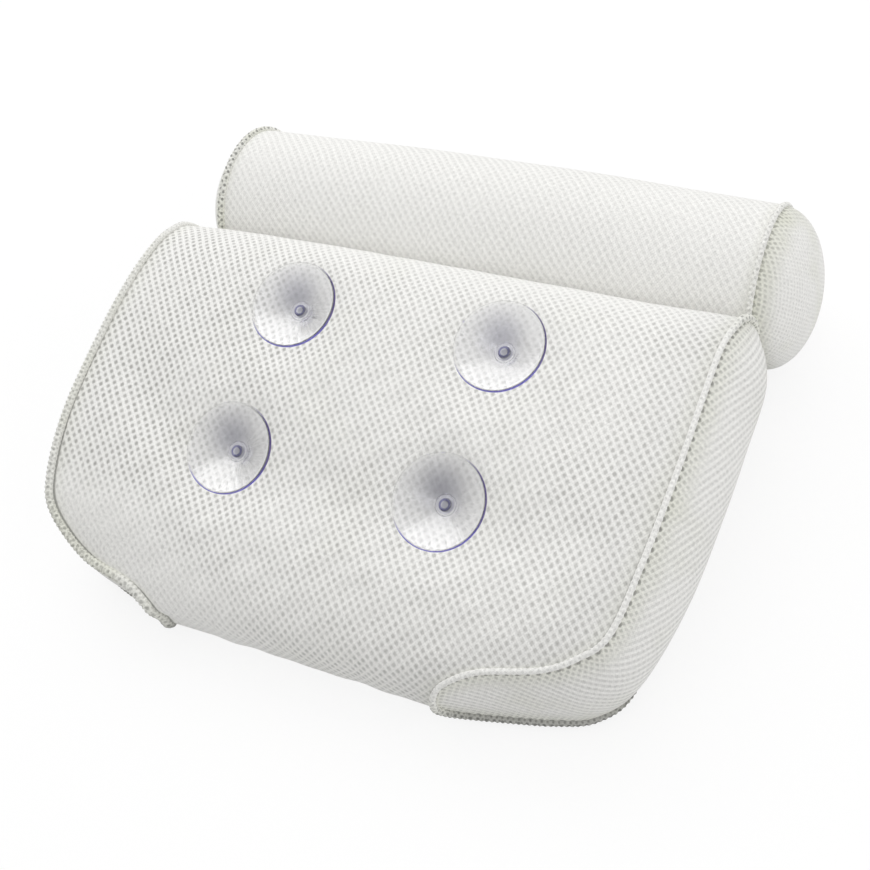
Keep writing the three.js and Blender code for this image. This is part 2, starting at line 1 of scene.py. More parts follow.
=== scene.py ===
import json
import math
import bmesh
import bpy
import numpy as np
from mathutils import Matrix
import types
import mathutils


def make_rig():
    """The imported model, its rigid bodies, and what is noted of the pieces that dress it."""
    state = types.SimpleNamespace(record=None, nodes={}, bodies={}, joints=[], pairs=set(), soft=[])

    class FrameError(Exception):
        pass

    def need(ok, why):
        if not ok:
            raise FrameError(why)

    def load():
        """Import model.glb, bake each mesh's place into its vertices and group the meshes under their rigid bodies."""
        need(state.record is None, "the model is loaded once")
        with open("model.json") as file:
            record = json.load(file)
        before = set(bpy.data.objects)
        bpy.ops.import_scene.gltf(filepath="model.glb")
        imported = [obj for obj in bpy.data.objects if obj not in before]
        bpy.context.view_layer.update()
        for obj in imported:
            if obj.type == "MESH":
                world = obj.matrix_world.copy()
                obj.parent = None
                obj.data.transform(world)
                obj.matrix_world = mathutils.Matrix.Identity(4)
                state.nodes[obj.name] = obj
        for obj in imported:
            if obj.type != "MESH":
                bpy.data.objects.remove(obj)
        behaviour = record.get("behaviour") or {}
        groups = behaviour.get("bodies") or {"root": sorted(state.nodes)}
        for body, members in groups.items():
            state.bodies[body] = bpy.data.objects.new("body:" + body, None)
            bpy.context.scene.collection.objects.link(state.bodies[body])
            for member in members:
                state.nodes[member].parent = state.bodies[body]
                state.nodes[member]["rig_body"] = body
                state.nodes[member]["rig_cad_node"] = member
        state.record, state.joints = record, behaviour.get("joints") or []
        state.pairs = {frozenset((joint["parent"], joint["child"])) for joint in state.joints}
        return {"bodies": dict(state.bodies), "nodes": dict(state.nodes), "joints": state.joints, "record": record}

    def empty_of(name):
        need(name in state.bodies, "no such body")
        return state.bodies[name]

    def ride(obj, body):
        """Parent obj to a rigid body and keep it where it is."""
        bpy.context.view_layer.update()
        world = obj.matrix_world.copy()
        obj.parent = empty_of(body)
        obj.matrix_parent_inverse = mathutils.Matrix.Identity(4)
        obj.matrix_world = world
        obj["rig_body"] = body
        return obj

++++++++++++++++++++

→ **Requirements**:
Copy out each line exactly.

→ **Right answer**:
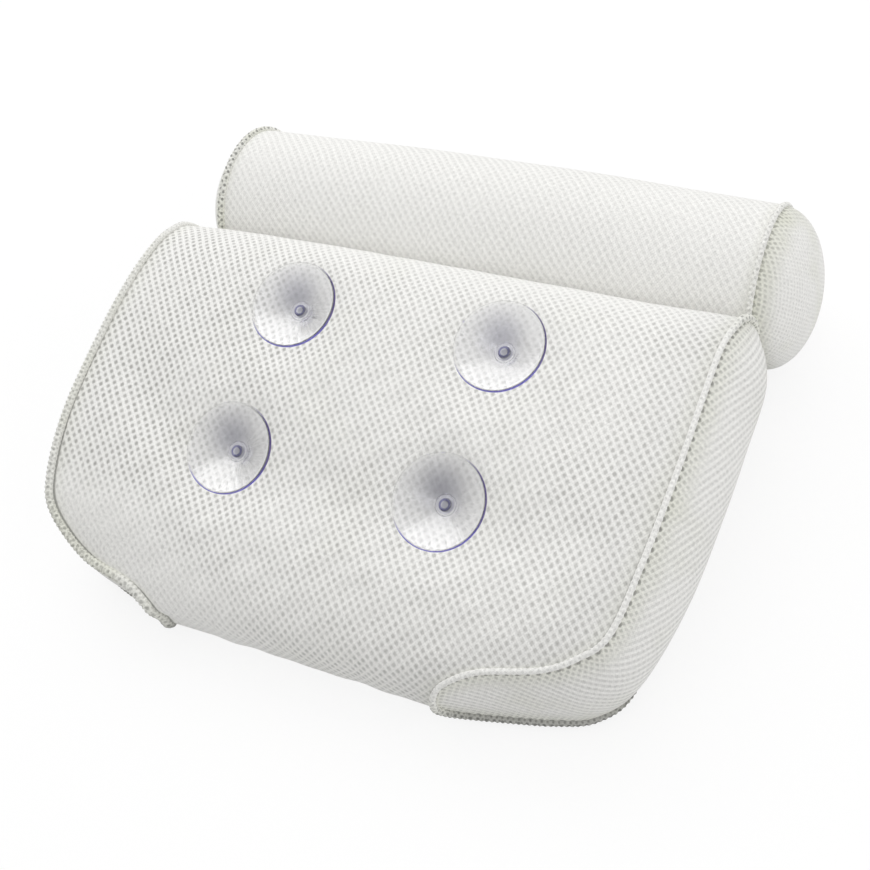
Keep writing the three.js and Blender code for this image. This is part 2, starting at line 1 of scene.py. More parts follow.
=== scene.py ===
import json
import math
import bmesh
import bpy
import numpy as np
from mathutils import Matrix
import types
import mathutils


def make_rig():
    """The imported model, its rigid bodies, and what is noted of the pieces that dress it."""
    state = types.SimpleNamespace(record=None, nodes={}, bodies={}, joints=[], pairs=set(), soft=[])

    class FrameError(Exception):
        pass

    def need(ok, why):
        if not ok:
            raise FrameError(why)

    def load():
        """Import model.glb, bake each mesh's place into its vertices and group the meshes under their rigid bodies."""
        need(state.record is None, "the model is loaded once")
        with open("model.json") as file:
            record = json.load(file)
        before = set(bpy.data.objects)
        bpy.ops.import_scene.gltf(filepath="model.glb")
        imported = [obj for obj in bpy.data.objects if obj not in before]
        bpy.context.view_layer.update()
        for obj in imported:
            if obj.type == "MESH":
                world = obj.matrix_world.copy()
                obj.parent = None
                obj.data.transform(world)
                obj.matrix_world = mathutils.Matrix.Identity(4)
                state.nodes[obj.name] = obj
        for obj in imported:
            if obj.type != "MESH":
                bpy.data.objects.remove(obj)
        behaviour = record.get("behaviour") or {}
        groups = behaviour.get("bodies") or {"root": sorted(state.nodes)}
        for body, members in groups.items():
            state.bodies[body] = bpy.data.objects.new("body:" + body, None)
            bpy.context.scene.collection.objects.link(state.bodies[body])
            for member in members:
                state.nodes[member].parent = state.bodies[body]
                state.nodes[member]["rig_body"] = body
                state.nodes[member]["rig_cad_node"] = member
        state.record, state.joints = record, behaviour.get("joints") or []
        state.pairs = {frozenset((joint["parent"], joint["child"])) for joint in state.joints}
        return {"bodies": dict(state.bodies), "nodes": dict(state.nodes), "joints": state.joints, "record": record}

    def empty_of(name):
        need(name in state.bodies, "no such body")
        return state.bodies[name]

    def ride(obj, body):
        """Parent obj to a rigid body and keep it where it is."""
        bpy.context.view_layer.update()
        world = obj.matrix_world.copy()
        obj.parent = empty_of(body)
        obj.matrix_parent_inverse = mathutils.Matrix.Identity(4)
        obj.matrix_world = world
        obj["rig_body"] = body
        return obj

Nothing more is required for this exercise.